His career in law enforcement began with five years of police studies in Ottawa and Montreal, followed by a stint with the City of Montreal as a public security inspector. He dealt with bylaws and inspections, but also with motor vehicle crashes and the like, for five years before joining up with the RCMP.
When he got through the Regina academy, where all new RCMP officers go for training, he thought they were lying to him when they told him five years ago his first assignment would be on the West Shore of Greater Victoria and told him the coldest he should expect is about -5 C.
“To me, winter was always about the cold and the snow,” he says, adding he got lucky, because it turns out he truly loves it here.
So just who is Const. Alexandre Berube?
He travelled throughout the globe for much of his childhood. The son of an international consultant in food technology with the government of Quebec, whenever his father was dispatched on long projects, he would bring the whole family. Berube spent a year of primary school in Brazil, studying in Portuguese, and another in Pakistan. This travel and engagement with different cultures – often in developing areas of the world – gave him a special affinity for those among us in need of assistance and those on the margins of society.
“I’m also a very genuine person … I will call a duck a duck and I will call an apple an apple,” he says, a fitting character trait for his new RCMP role.

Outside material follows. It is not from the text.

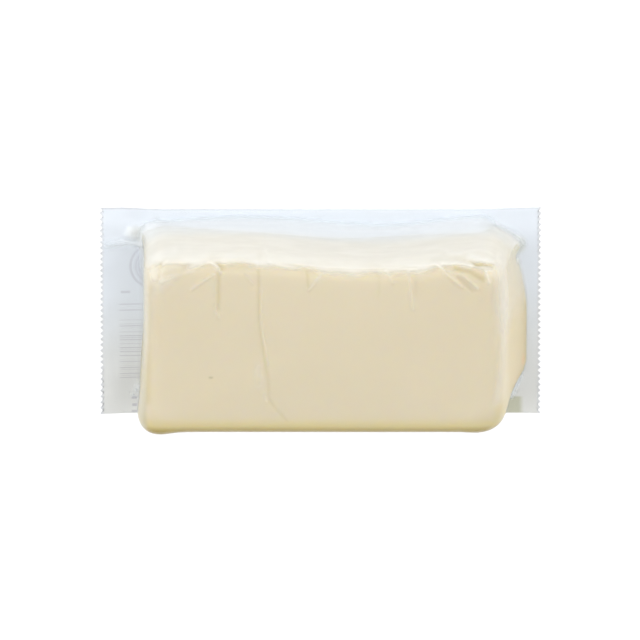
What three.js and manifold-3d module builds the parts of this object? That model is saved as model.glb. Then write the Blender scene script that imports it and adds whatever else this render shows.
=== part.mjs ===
// A one-pound block of mozzarella, vacuum packed: clear film is drawn tight over the cheese and
// sealed all round to a flat backing film, whose two short ends are cut with pinking teeth.
// Millimetres. The pack lies on its backing film: +X runs along the block, +Z is up, and +Y points
// to the long side where the spare film is. The origin is at the middle of the underside.
import * as THREE from "three";
import { mergeVertices } from "three/addons/utils/BufferGeometryUtils.js";
import Module from "manifold-3d";

// The flat of the pack.
const SHEET_LENGTH = 182; // over the tips of the pinking teeth
const SHEET_WIDTH = 93.6; // between the two straight edges
const TOOTH_COUNT = 36; // on each short end
const TOOTH_DEPTH = 1.4;
const BACKING_THICKNESS = 0.4;
const RIM_THICKNESS = 0.4;
const SEAL_GAP = 0.3; // left between the two films, which are sealed together

// The block under its film. Each side is where the face would run with square corners.
const BLOCK_HEIGHT = 35.6; // from the rim's underside to the top face
const LEFT_SIDE = -72.8;
const RIGHT_SIDE = 75.3;
const NEAR_SIDE = -42.0;
const FAR_SIDE = 39.5;
// The upright corners: far right, far left, near left and near right.
const CORNER_RADII = [9.5, 9.5, 9.5, 12.5];
const EDGE_RADIUS = 8; // between the top face and the sides
const FACE_CROWN = 0.5; // how far the middle of the top face stands proud
const FOOT_FILLET = 1.6; // where the film turns out into the rim

// How the soft block departs from a box.
const FAR_SIDE_HOLLOW = 3.6; // the far side is pulled in a little right of its middle,
const HOLLOW_MIDDLE = 17; // here,
const HOLLOW_REACH = 54; // and this far to each side
const LEFT_SIDE_SPREAD = 1.9; // the left end widens towards the near side
const RIGHT_END_BULGE = 10.7; // the right end slopes out by this much down to the backing film
const BULGE_NEAR_Y = -41; // the slope starts here,
const BULGE_FULL_NEAR_Y = -22; // is full from here
const BULGE_FULL_FAR_Y = 0; // to here,
const BULGE_FAR_Y = 56; // and would be gone here

// Spare film gathered into ears beside the two far corners: place, reach, spread and height.
const FILM_EARS = [
  { x: 81, y: 32.5, reach: 2.8, spread: 3.0, height: 13 },
  { x: -72.5, y: 37, reach: 4.2, spread: 3.4, height: 8 },
];

// How finely the curved surface is divided.
const CORNER_STEPS = 10;
const LONG_SIDE_STEPS = 26;
const SHORT_SIDE_STEPS = 16;
const FOOT_STEPS = 3;
const WALL_STEPS = 6;
const EDGE_STEPS = 9;
const CAP_SCALES = [0.78, 0.52, 0.26];

const RIM_BOTTOM = BACKING_THICKNESS + SEAL_GAP;
const HALF_LENGTH = (RIGHT_SIDE - LEFT_SIDE) / 2;
const HALF_WIDTH = (FAR_SIDE - NEAR_SIDE) / 2;

const { clamp, lerp, smoothstep } = THREE.MathUtils;

const wasm = await Module();
wasm.setup();

// The outline of both films: straight long edges, and a zigzag of pinking teeth at each end, with
// the tip of a tooth at every corner.
function pinkedOutline() {
  const pitch = SHEET_WIDTH / TOOTH_COUNT;
  const tip = SHEET_LENGTH / 2;
  const root = tip - TOOTH_DEPTH;
  const points = [];
  for (const end of [1, -1]) {
    for (let tooth = 0; tooth < TOOTH_COUNT; tooth++) {
      const y = end * (tooth * pitch - SHEET_WIDTH / 2);
      points.push(new THREE.Vector2(end * tip, y));
      points.push(new THREE.Vector2(end * root, y + (end * pitch) / 2));
    }
    points.push(new THREE.Vector2(end * tip, (end * SHEET_WIDTH) / 2));
  }
  return new THREE.Shape(points);
}

function pinkedSheet(thickness, bottom) {
  const sheet = new THREE.ExtrudeGeometry(pinkedOutline(), { depth: thickness, bevelEnabled: false });
  return sheet.translate(0, 0, bottom);
}

// The outline of a box of the block's length and width, centred, with round corners.
function roundedRectangle() {
  const onCorner = (corner, step) => {
    const radius = CORNER_RADII[corner % 4];
    const signX = corner % 4 === 0 || corner % 4 === 3 ? 1 : -1;
    const signY = corner % 4 < 2 ? 1 : -1;
    const angle = (corner + step / CORNER_STEPS) * (Math.PI / 2);
    return new THREE.Vector2(
      signX * (HALF_LENGTH - radius) + radius * Math.cos(angle),
      signY * (HALF_WIDTH - radius) + radius * Math.sin(angle),
    );
  };
  const points = [];
  for (let corner = 0; corner < 4; corner++) {
    for (let step = 0; step <= CORNER_STEPS; step++) points.push(onCorner(corner, step));
    // The straight side to the next corner: a long one after corners 0 and 2.
    const steps = corner % 2 === 0 ? LONG_SIDE_STEPS : SHORT_SIDE_STEPS;
    const from = onCorner(corner, CORNER_STEPS);
    const to = onCorner(corner + 1, 0);
    for (let step = 1; step < steps; step++) points.push(from.clone().lerp(to, step / steps));
  }
  return points;
}

function farSide(x) {
  const across = clamp((x - HOLLOW_MIDDLE) / HOLLOW_REACH, -1, 1);
  return FAR_SIDE - FAR_SIDE_HOLLOW * Math.cos((across * Math.PI) / 2) ** 2;
}

function leftSide(y) {
  return LEFT_SIDE - LEFT_SIDE_SPREAD * (1 - smoothstep(y, NEAR_SIDE * 0.8, -NEAR_SIDE * 0.2));
}

function rightSide(y, height) {
  const rising = smoothstep(y, BULGE_NEAR_Y, BULGE_FULL_NEAR_Y);
  const falling = 1 - smoothstep(y, BULGE_FULL_FAR_Y, BULGE_FAR_Y);
  const fading = 1 - clamp(height / BLOCK_HEIGHT, 0, 1);
  return RIGHT_SIDE + RIGHT_END_BULGE * rising * falling * fading;
}

// Moves a point of the plain rounded rectangle to where the soft block has it at that height.
function onBlock(point, height) {
  const y = lerp(NEAR_SIDE, farSide(point.x), (point.y + HALF_WIDTH) / (2 * HALF_WIDTH));
  const share = (point.x + HALF_LENGTH) / (2 * HALF_LENGTH);
  const placed = new THREE.Vector2(lerp(leftSide(y), rightSide(y, height), share), y);
  for (const ear of FILM_EARS) {
    const distance = Math.hypot(placed.x - ear.x, placed.y - ear.y);
    const nearness = Math.exp(-((distance / ear.spread) ** 2) / 2);
    const lowness = 1 - smoothstep(height, 0, ear.height);
    placed.addScaledVector(point.clone().normalize(), ear.reach * nearness * lowness);
  }
  return placed;
}

// The rings that the surface is made of, from the foot up: how far in each lies, and its height.
function blockLevels() {
  const levels = [{ inset: -FOOT_FILLET, height: 0 }];
  for (let step = 0; step <= FOOT_STEPS; step++) {
    const angle = (step / FOOT_STEPS) * (Math.PI / 2);
    levels.push({
      inset: -FOOT_FILLET * (1 - Math.sin(angle)),
      height: RIM_THICKNESS + FOOT_FILLET * (1 - Math.cos(angle)),
    });
  }
  const wallBottom = RIM_THICKNESS + FOOT_FILLET;
  const wallTop = BLOCK_HEIGHT - EDGE_RADIUS;
  for (let step = 1; step < WALL_STEPS; step++) {
    levels.push({ inset: 0, height: lerp(wallBottom, wallTop, step / WALL_STEPS) });
  }
  for (let step = 0; step <= EDGE_STEPS; step++) {
    const angle = (step / EDGE_STEPS) * (Math.PI / 2);
    levels.push({
      inset: EDGE_RADIUS * (1 - Math.cos(angle)),
      height: wallTop + EDGE_RADIUS * Math.sin(angle),
    });
  }
  return levels;
}

// The block and its film as one closed surface: stacked rings, a crowned top and a flat underside.
function blockGeometry() {
  const outline = roundedRectangle();
  const count = outline.length;
  const positions = [];
  const insetBy = (point, inset) => new THREE.Vector2(
    point.x * (1 - inset / HALF_LENGTH),
    point.y * (1 - inset / HALF_WIDTH),
  );
  for (const { inset, height } of blockLevels()) {
    for (const point of outline) {
      const placed = onBlock(insetBy(point, inset), height);
      positions.push(placed.x, placed.y, height);
    }
  }
  for (const scale of CAP_SCALES) {
    for (const point of outline) {
      const placed = onBlock(insetBy(point, EDGE_RADIUS).multiplyScalar(scale), BLOCK_HEIGHT);
      positions.push(placed.x, placed.y, BLOCK_HEIGHT + FACE_CROWN * (1 - scale ** 2));
    }
  }
  const rings = positions.length / 3 / count;
  const middle = onBlock(new THREE.Vector2(0, 0), BLOCK_HEIGHT);
  const underside = positions.length / 3;
  const crown = underside + 1;
  positions.push(middle.x, middle.y, 0, middle.x, middle.y, BLOCK_HEIGHT + FACE_CROWN);

  const faces = [];
  for (let at = 0; at < count; at++) {
    const next = (at + 1) % count;
    faces.push(underside, next, at);
    for (let ring = 0; ring < rings - 1; ring++) {
      const low = ring * count;
      const high = low + count;
      faces.push(low + at, low + next, high + next, low + at, high + next, high + at);
    }
    const last = (rings - 1) * count;
    faces.push(last + at, last + next, crown);
  }
  const geometry = new THREE.BufferGeometry();
  geometry.setAttribute("position", new THREE.Float32BufferAttribute(positions, 3));
  geometry.setIndex(faces);
  return geometry.translate(0, 0, RIM_BOTTOM);
}

function toSolid(geometry) {
  const bare = geometry.clone();
  bare.deleteAttribute("normal");
  bare.deleteAttribute("uv");
  const merged = mergeVertices(bare, 1e-4);
  return new wasm.Manifold(new wasm.Mesh({
    numProp: 3,
    vertProperties: new Float32Array(merged.attributes.position.array),
    triVerts: new Uint32Array(merged.index.array),
  }));
}

function toGeometry(solid) {
  const mesh = solid.getMesh();
  const geometry = new THREE.BufferGeometry();
  geometry.setAttribute("position", new THREE.BufferAttribute(mesh.vertProperties, 3));
  geometry.setIndex(new THREE.BufferAttribute(mesh.triVerts, 1));
  geometry.computeVertexNormals();
  return geometry;
}

// The clear film is one piece: the part drawn over the cheese and the flat rim around it.
function filmPocket() {
  const rim = toSolid(pinkedSheet(RIM_THICKNESS, RIM_BOTTOM));
  const material = new THREE.MeshStandardMaterial({ color: 0xe0d5b7, roughness: 0.35, metalness: 0 });
  const mesh = new THREE.Mesh(toGeometry(toSolid(blockGeometry()).add(rim)), material);
  mesh.name = "film_pocket";
  return mesh;
}

function backingFilm() {
  const material = new THREE.MeshStandardMaterial({ color: 0xe4e8eb, roughness: 0.4, metalness: 0 });
  const mesh = new THREE.Mesh(pinkedSheet(BACKING_THICKNESS, 0), material);
  mesh.name = "backing_film";
  return mesh;
}

const pack = new THREE.Group();
pack.name = "mozzarella_pack";
pack.add(filmPocket(), backingFilm());

export default pack;
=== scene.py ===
"""A vacuum-packed block of mozzarella: the cheese, its clear drawn film and a white backing film."""
import math

import bpy
import numpy as np
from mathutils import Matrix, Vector
from mathutils.bvhtree import BVHTree


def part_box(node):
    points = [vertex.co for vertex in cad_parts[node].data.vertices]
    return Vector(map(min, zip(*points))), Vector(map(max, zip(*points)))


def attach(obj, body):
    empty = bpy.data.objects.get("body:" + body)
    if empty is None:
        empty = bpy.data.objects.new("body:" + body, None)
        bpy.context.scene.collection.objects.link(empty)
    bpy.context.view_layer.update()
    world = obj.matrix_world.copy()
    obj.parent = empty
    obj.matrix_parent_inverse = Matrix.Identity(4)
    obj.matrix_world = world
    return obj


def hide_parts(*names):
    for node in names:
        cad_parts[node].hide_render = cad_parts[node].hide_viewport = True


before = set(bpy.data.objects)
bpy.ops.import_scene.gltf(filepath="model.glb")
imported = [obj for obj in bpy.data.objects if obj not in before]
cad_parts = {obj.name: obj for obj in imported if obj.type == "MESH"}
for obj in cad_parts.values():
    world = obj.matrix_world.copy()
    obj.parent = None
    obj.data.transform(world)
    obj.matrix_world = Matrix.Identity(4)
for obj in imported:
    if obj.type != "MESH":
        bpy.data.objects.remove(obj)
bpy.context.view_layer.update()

MM = 0.001
STRAIGHT = 0.01 * MM  # a length that counts as none
AT_PLACE = 0.1 * MM  # points this near a place count as being there

# ---------------------------------------------------------------- sizes, in metres
# From the frame: the sheet's outline and the block's height.
SHEET_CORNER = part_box("backing_film")[1]
HALF_LENGTH = SHEET_CORNER.x
HALF_WIDTH = SHEET_CORNER.y
BLOCK_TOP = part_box("film_pocket")[1].z

# The pinking teeth at the two short ends.
TOOTH_COUNT = 36
TOOTH_DEPTH = 1.4 * MM
STEPS_PER_TOOTH = 4
EDGE_STRIP = 1.8 * MM  # the outermost strip of both films, which holds the teeth

# Both films are divided along and across in two rounds of cuts, as one round has at most a hundred.
FILM_LENGTH_CUTS = (13, 9)
BACKING_LENGTH_CUTS = (9, 9)
WIDTH_CUTS = (11, 11)  # 12 x 12 parts, which is a part for each step of the teeth
SHORTEST_CUT = (10 * MM, 3 * MM)  # the shortest edges that each round divides

BACKING_THICKNESS = 0.22 * MM
FILM_THICKNESS = 0.12 * MM
RIM_LEVEL = 0.45 * MM  # the clear film's rim lies here, just above the backing film
RIM_TOP = 4 * MM  # above this height the film lies on the block, below it on the rim

# The cheese inside its film.
CHEESE_GAP = 0.3 * MM  # between the cheese and the film where the film is tight
CHEESE_FOOT = 1.9 * MM  # the tight film's shape is used above this height
CHEESE_LEVEL = BACKING_THICKNESS + 0.1 * MM  # the underside of the cheese
FOOT_STEPS = 5  # of the soft edge round its underside

# The loose box that the clear film is drawn from, a little outside the block.
BOX_LEFT, BOX_RIGHT = -75.5 * MM, 87 * MM
BOX_NEAR, BOX_FAR = -43.5 * MM, 41 * MM
BOX_LEAN = 9 * MM  # its right side leans in by this much from foot to top
BOX_SLACK = 0.5 * MM
FOOT_INSET = 1 * MM
RIM_LOOPS = 7
SIDE_LOOPS = 23
DIE_CUT = 2.9 * MM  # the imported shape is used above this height
DIE_DEPTH = 20 * MM  # and its sides are run down by this much from there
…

Berube says he’s always believed the role of the RCMP is to serve the public, but notes it’s a two-way street in terms of public engagement playing an important role in the safety and security of a community. A well-informed community is one that is happier and more able to function, and part of that functioning is watching out for its citizens, he says.
“In this role, in dealing with the media, if there are things I can’t share – because obviously there will sometimes be things I can’t share – I will tell you why. I’m not just going to say ‘no comment.’ I think it’s important for the public to know why we’re not releasing information. Ultimately, we need their assistance to do our job, so it’s important that they trust us and part of that is knowing why we’re doing what we’re doing.”

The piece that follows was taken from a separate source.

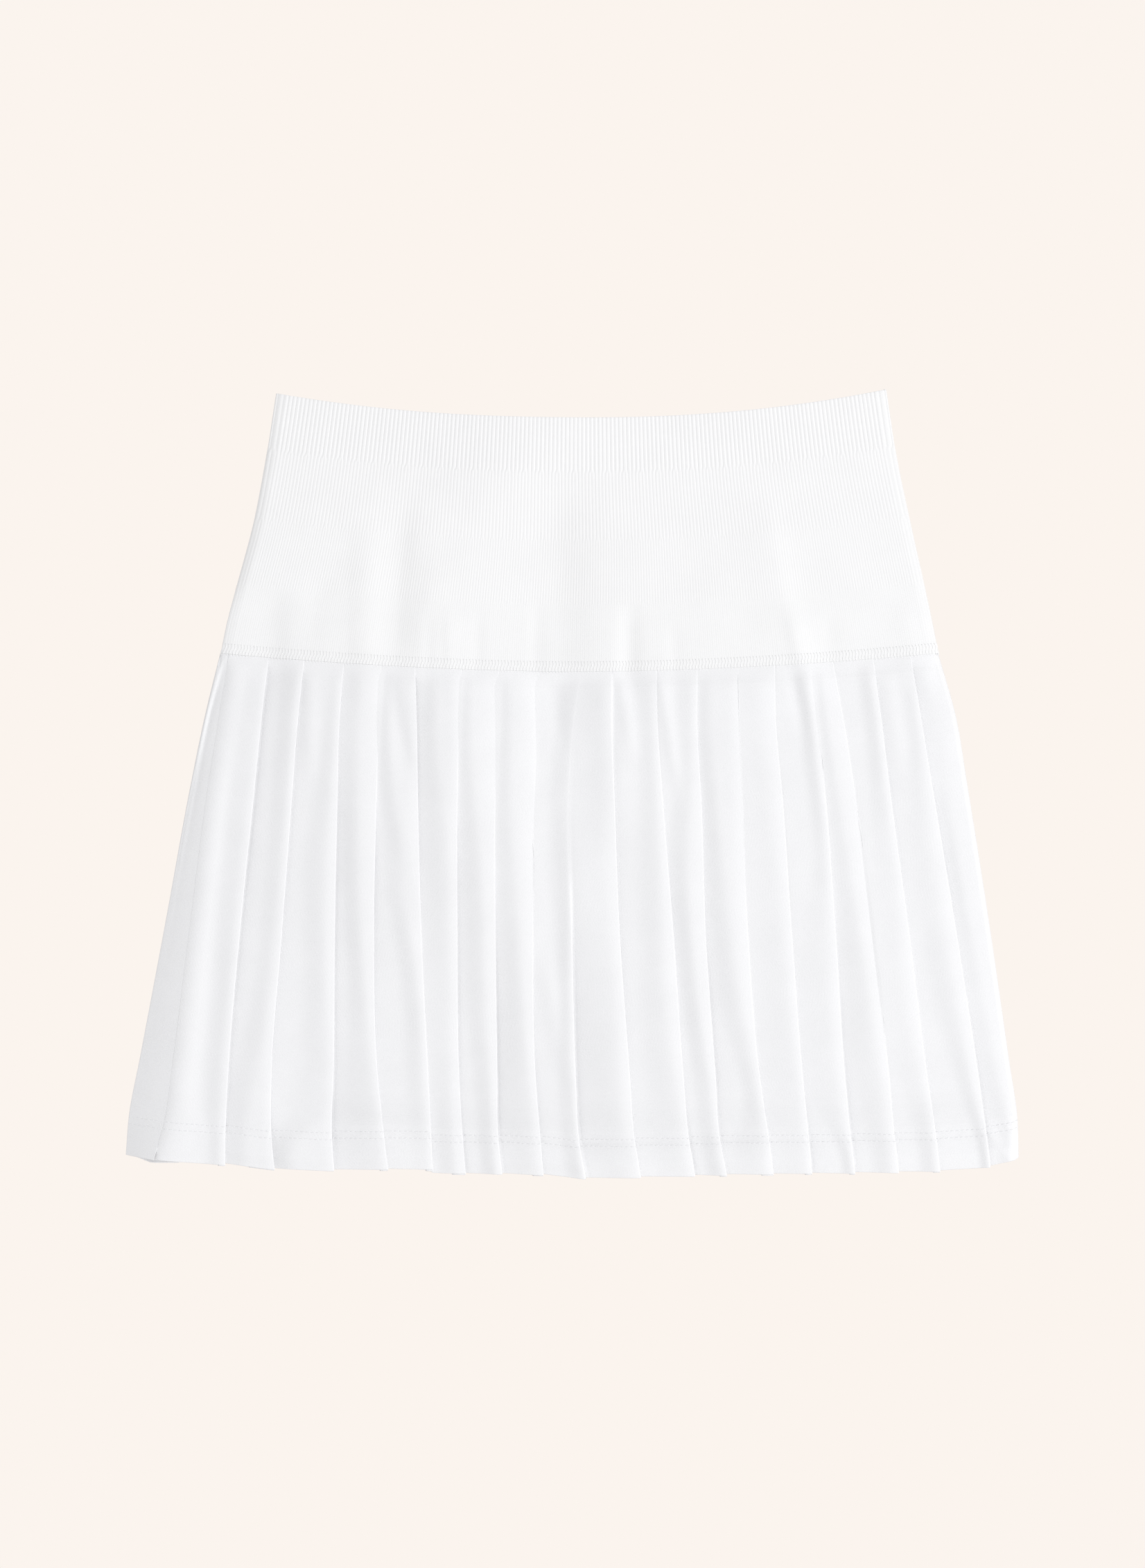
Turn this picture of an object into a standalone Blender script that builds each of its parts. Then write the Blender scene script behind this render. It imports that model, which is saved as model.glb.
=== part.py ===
"""Pleated tennis skirt, laid flat on its back.

A seamless knitted yoke carries a knife-pleated skirt. The skirt is cut in two pieces, front and back, and the
back wraps round the left edge to meet the front in a side seam beside the first fold.

Axes: +X to the right, +Y from the hem to the waist, +Z up from the surface that the skirt lies on.
Tables and sizes are in millimetres, and MM turns them into Blender's metres.
"""

from collections import namedtuple

import bpy
import numpy as np

MM = 0.001


def table(columns, *rows):
    """Rows whose values are read by their column's name."""
    row_type = namedtuple("Row", columns)
    return [row_type(*row) for row in rows]


# ---------------------------------------------------------------- cloth
KNIT_WALL = 1.8  # ribbed knit, over the ribs
CLOTH_WALL = 1.0  # pleated jersey
LAYER = 1.4  # from one layer of a pleat to the next
SLIT = 0.35  # between the front's lowest layer and the back's highest
SEAM_GAP = 0.3  # between two sewn pieces

# ---------------------------------------------------------------- outline, flat
WAIST_MID, WAIST_RISE_LEFT, WAIST_RISE_RIGHT = 200.5, 13.3, 15.5
SEAM_MID, SEAM_RISE = 61.5, 10.0
WAIST_BEND, SEAM_BEND = 2.2, 1.8  # powers of the two curves, which dip in the middle
LEFT_HEM, RIGHT_HEM = -202.9, -204.3  # Y of the hem's two corners

# X of the yoke's edges, at shares of its height below the waist.
YOKE_EDGES = table(
    "share left right",
    (0.00, -162.5, 172.0),
    (0.25, -168.0, 177.5),
    (0.50, -175.0, 185.0),
    (0.75, -185.0, 193.0),
    (0.90, -190.5, 198.0),
    (1.00, -193.0, 201.0),
)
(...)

On the flip side of that coin, he wants the public to know the success of police work is directly tied to the public’s engagement with the department. He used the recent example of a concerned citizen calling in suspicious activity that led to Mounties catching a burglary in progress at a home in Colwood and the arrests of three of four suspects.
“We’re not asking for people to just stare out their windows looking for crime,” he says, “but it’s unreasonable to think we can have a cruiser on every corner or be everywhere. So if people will keep an eye out for each other and tell us when we need to help, we’ll be more successful in protecting the community.”
Out of uniform, Berube and his wife, their three year-old son and his 10 year-old stepson enjoy simply being outdoors. “We have the forests and the ocean and the mountains all at our doorstep. Even being able to just go down to the beach and throw rocks at the water is something to take advantage of.”
He solemnly admits, hanging his head slightly, that he doesn’t have the room full of musical instruments anymore – he just doesn’t have the time to devote to it – but perks up as he pictures his three-year-old playing with the toy saxophone he received for Christmas.
“Hopefully he’ll pick up some of my love for music and have an affinity for it, as well,” he smiles. “He just loves that thing.”